Marriages have been crashing among celebrities in Nollywood. What do you think is the cause?

The major cause is ego. There can never be two captains in a ship. You can only have one captain and his assistant. People always say that behind every successful man there is a woman. Then what about every unsuccessful man? Do we say there is also a woman? Yes because the woman is the brain of the home. She makes the home. The man head is useless without the woman, who serves as the brain. It is the mechanism of a woman who knows when the husband is supposed to come back home. That is the woman who knows when food should be ready and what should be done the next day knowing her husband tight schedules. At the end of the day, she runs the affairs because the man is like a baby to her. But when all these are not there and the woman becomes egoistic and challenging the man's authority, the marriage is bound to go down.
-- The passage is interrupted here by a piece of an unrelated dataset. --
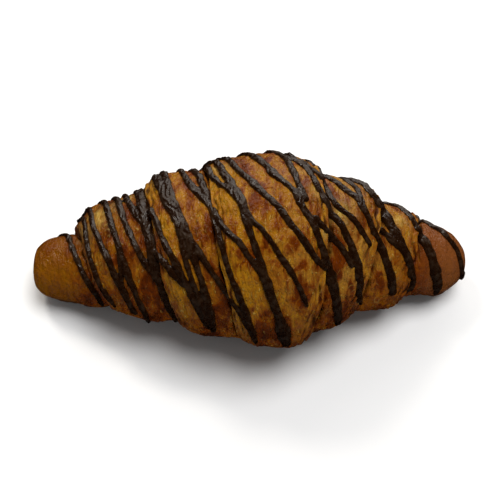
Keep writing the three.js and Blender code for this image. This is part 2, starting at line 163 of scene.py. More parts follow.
# The drizzle, piece by piece. Each bead is its points (X, angle, width), from the back over the top.
DRIZZLE = {
    "drizzle_blunt_tip": [
        [(-74.3, 172, 1.8), (-69.5, 128, 2.2), (-67, 99, 2.4), (-62.5, 58, 2.2), (-59.4, 36, 2.6),
         (-57, 16, 2.2), (-55, -14, 1.5)],
    ],
    "drizzle_blunt_shoulder": [
        [(-66.2, 158, 1.8), (-62, 120, 2.2), (-59.2, 79, 2.4), (-55, 42, 2.2), (-52.5, 27, 2.8),
         (-51.2, 19, 2), (-49, 5, 1)],
    ],
    "drizzle_first_lobe": [
        [(-67, 178, 2), (-61, 139, 2.2), (-57.5, 101, 2.4), (-54, 79, 2.6), (-51, 63, 2.8),
         (-48.2, 45, 2.8), (-45.5, 30, 3), (-43.5, 15, 2.4), (-41.5, -2, 2)],
        [(-59.7, 170, 2), (-55.5, 140, 2.4), (-51.5, 105, 2.6), (-49, 87, 2.4), (-46.5, 68, 2.6),
         (-44.5, 52, 3.2), (-42.5, 38, 3), (-41, 27, 2.2), (-39.4, 14, 2.6), (-38, 2, 2.4),
         (-37, -20, 1.6)],
        [(-47, 72, 2), (-46.4, 58, 2.2), (-46, 45, 2), (-45.6, 32, 2)],
    ],
    "drizzle_left_web": [
        [(-55.6, 183, 2), (-50.5, 139, 2.4), (-47, 107, 2.6), (-44, 87, 2.4), (-41, 71, 2.6),
         (-38, 57, 2.4), (-35.5, 48, 2.6), (-33.4, 42, 2.4)],
        [(-48.6, 160, 2), (-45.5, 125, 2.6), (-41.8, 102, 2.6), (-38.5, 90, 3), (-36.5, 78, 3),
         (-34.5, 66, 2.6)],
        [(-45.7, 186, 2.4), (-41.5, 134, 2.8), (-39.3, 107, 3.6), (-37.4, 90, 4), (-35.6, 74, 3.8),
         (-34, 57, 4.6), (-32.6, 42, 4.4), (-30.6, 26, 4), (-28.6, 8, 3.4), (-26.6, -18, 2.4)],
        [(-42.5, 172, 2), (-39, 122, 2.4), (-35.8, 99, 2.6), (-32.7, 82, 2.4), (-29.8, 67, 2.6),
         (-26.6, 56, 2.6), (-24.4, 48, 2.8), (-22.2, 39, 2.4), (-20.2, 30, 2.4), (-18, 20, 2.6),
         (-15.4, 6, 2.2)],
        [(-34.4, 66, 1.6), (-31.8, 58, 2.2), (-29, 52, 2.6), (-26.8, 46, 3), (-24.6, 42, 2.6),
         (-22.4, 36, 2)],
        [(-38.2, 180, 2.6), (-34, 128, 3.2), (-31, 107, 4.2), (-28.2, 94, 4.4), (-25.8, 84, 3.8),
         (-24.2, 74, 3.4), (-23.2, 63, 2.8), (-22, 53, 2), (-20.4, 43, 2), (-18.2, 31, 2.6), (-15.8, 16, 4),
         (-14.2, -2, 2.6)],
        [(-33.8, 162, 2.4), (-31, 128, 2.8), (-28.6, 106, 3.2), (-26, 91, 3.2), (-23.6, 79, 3.2),
         (-21.6, 68, 3.2), (-19.8, 58, 3.4), (-18, 48, 2.2), (-16.1, 37, 2.4), (-14.9, 25, 3.6),
         (-13.8, 11, 3.4), (-13, -8, 2)],
        [(-28.4, 103, 2.2), (-26, 91, 2.4), (-23.6, 80, 2.6), (-21, 70, 2.4), (-18, 61, 2.4),
         (-15, 52, 2.4), (-11.6, 43, 2.2), (-8.1, 33, 2.4), (-4.7, 25, 2.2), (-2.3, 18, 2.2),
         (0.2, 8, 1.8)],
        [(-29.1, 176, 2), (-24.5, 130, 2.4), (-21, 110, 3), (-17.5, 100, 2.8), (-14.5, 92, 2.6),
         (-12.4, 85, 2.6), (-9.9, 76, 2), (-6.7, 69, 2.2), (-3.6, 64, 2.2), (-1.2, 58, 2.4), (1.2, 53, 2.2),
         (5.5, 42, 2.6)],
        [(-24.4, 168, 2), (-20.5, 136, 2.4), (-17, 111, 3), (-14.7, 97, 3.2), (-12.8, 85, 3),
         (-11.3, 74, 2.6), (-9.8, 64, 2.4), (-8.1, 54, 2.2), (-6.3, 45, 2.4), (-4.6, 38, 2.6),
         (-3, 31, 2.4), (-1.2, 22, 2.6), (0.6, 9, 2.6), (2.2, -7, 2)],
        [(-24, 184, 2), (-17, 141, 2.2), (-14, 117, 2.6), (-10.5, 105, 2.4), (-6.8, 97, 2.6), (-4, 89, 2.4),
         (-1.6, 83, 2.2), (0.8, 76, 2), (3.9, 71, 2.2), (6.8, 65, 2), (9.9, 57, 2.2), (13, 50, 2.2),
         (16.1, 41, 1.9), (18.6, 32, 2.1), (19.8, 25, 1.5)],
        [(-19.6, 174, 2.2), (-12, 131, 2.6), (-9.6, 116, 2.8), (-7.3, 106, 3.4), (-5.2, 96, 3.6),
         (-3, 88, 3.6), (-1.6, 79, 3.2), (-0.2, 71, 2.8), (1.5, 63, 2.6), (3.1, 55, 2.6), (4.4, 48, 3.2),
         (5.6, 41, 3.4), (7.2, 33, 3.2), (9.2, 23, 3.4), (10.8, 14, 4.6), (11.8, 6, 5.6), (12.6, -2, 4.6),
         (13, -10, 2.4)],
    ],
    "drizzle_middle_web": [
        [(-13.5, 160, 2), (-8.5, 134, 2.4), (-4.9, 118, 2.6), (-0.9, 106, 2.6), (2.6, 97, 2.8),
         (6.2, 90, 2.6), (10, 83, 2.6), (13.3, 75, 2.4), (16.8, 68, 2.4), (20.2, 60, 2.6), (23.4, 53, 2.4),
         (27, 46, 2)],
        [(-10.4, 186, 2.2), (-1, 141, 2.8), (3, 125, 3.2), (6.5, 114, 3.2), (9.9, 104, 2.8),
         (13.3, 98, 2.6), (15.7, 93, 2.8), (18, 85, 3), (20.7, 77, 2.8), (22.7, 70, 2.8), (24.3, 63, 3),
         (26, 54, 3.2), (28, 43, 3.8), (30, 26, 4), (31.4, 6, 3.2), (31.8, -8, 2)],
        [(7.3, 170, 2), (13.1, 127, 2.6), (14.7, 115, 2.8), (16.2, 104, 2.6), (17.9, 95, 2.8),
         (19.8, 87, 2.6)],
        [(21.8, 80, 2), (25, 74, 2.4), (29, 68, 2.6), (32.9, 59, 2.6), (36.2, 47, 2.4)],
        [(0.9, 178, 2.2), (10, 140, 2.6), (13.5, 131, 2.6), (17, 125, 2.8), (20.1, 117, 2.8),
         (22.1, 109, 2.6), (24, 101, 2.8), (26.4, 92, 3), (28.5, 86, 2.8), (30.9, 81, 2.8), (33, 74, 3),
         (34.8, 67, 3), (36.1, 60, 3), (37.5, 52, 3.2), (38.3, 44, 3.4), (38.8, 34, 3), (38.8, 22, 2.4),
         (39.6, 8, 2.8), (40.2, -3, 2.2)],
        [(11.4, 163, 2), (17, 131, 2.4), (20.6, 122, 2.4), (24, 117, 2.4), (27, 110, 2.4), (29, 99, 2.4),
         (31.5, 91, 2.4), (35.1, 86, 2.4), (38.3, 79, 2.4), (41, 71, 2.4), (43, 64, 2)],
    ],
    "drizzle_second_lobe": [
        [(16.6, 182, 2.2), (25.8, 136, 2.6), (28.4, 124, 2.8), (31.9, 117, 2.8), (35.4, 110, 2.8),
         (38.5, 103, 3), (40.8, 94, 3), (42.8, 85, 2.8), (44.6, 77, 2.8), (46.8, 68, 3.2), (48.7, 56, 3.4),
         (50.3, 44, 3.6), (51.5, 30, 3.8), (52, 12, 3)],
        [(33.5, 141, 1.8), (35.5, 129, 2.2), (38, 121, 2.2), (39.4, 113, 2.2), (40.8, 99, 2.2)],
    ],
    "drizzle_third_lobe": [
        [(31.4, 172, 2.4), (38.1, 143, 3), (41.4, 135, 3.6), (43.8, 122, 4), (46.3, 115, 4.2),
         (48.6, 108, 4.2), (50.8, 96, 4.4), (52.9, 84, 4.6), (54.8, 73, 4.2), (56.8, 63, 3.8),
         (58.6, 50, 3.6), (60, 28, 3.4), (60, 8, 2.8), (58, -4, 1.8)],
        [(46.8, 85, 2), (49.3, 80, 2.6), (52.3, 73, 2.8), (55, 67, 2.8)],
    ],
    "drizzle_pointed_shoulder": [
        [(47.2, 168, 2), (51, 142, 2.6), (55.4, 138, 2.8), (58, 128, 3), (60.4, 113, 3.4), (62.4, 101, 3.6),
         (64.4, 90, 3.4), (66.5, 75, 3.8), (68.2, 57, 4), (69.5, 37, 4), (70.5, 12, 3.4), (70.5, -14, 2.2)],
    ],
    "drizzle_pointed_tip": [
        [(60.6, 173, 1.8), (69, 125, 2.4), (72.2, 117, 2.6), (75, 102, 2.6), (77.7, 87, 2.4),
         (79.2, 66, 2.2), (80.2, 36, 2.4), (80.8, 8, 2.8), (80.6, -12, 1.6)],
    ],
}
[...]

What could weigh you down and move you close to tears?

Lies, dishonesty and disappointment. That is why I choose my friends with all my heart. So, I hate betrayals. If you checked the Bible, you would see that those who betrayed never had forgiveness, like Judas and the rest. It means that it is a very great sin to betray your friend or the trust given to you. So, betrayal, dishonesty and lies can actually weigh me down to a state of tears.

What ugly experience have you had with your female admirers?

I don't think I have had any. But I like them around me because of their brain and intelligence. When you have a lot of women around you, you are surrounded with potential ideas because they are the smartest. When a woman tells you, Dennis, I would make you, believe it. It is just a matter of time. But when a woman says I would ruin you, lie down and beg her because she would actually ruin you. So, when I have them around me, I always like to know the level of friendship that we have. Honestly, I have a lot of them as friends.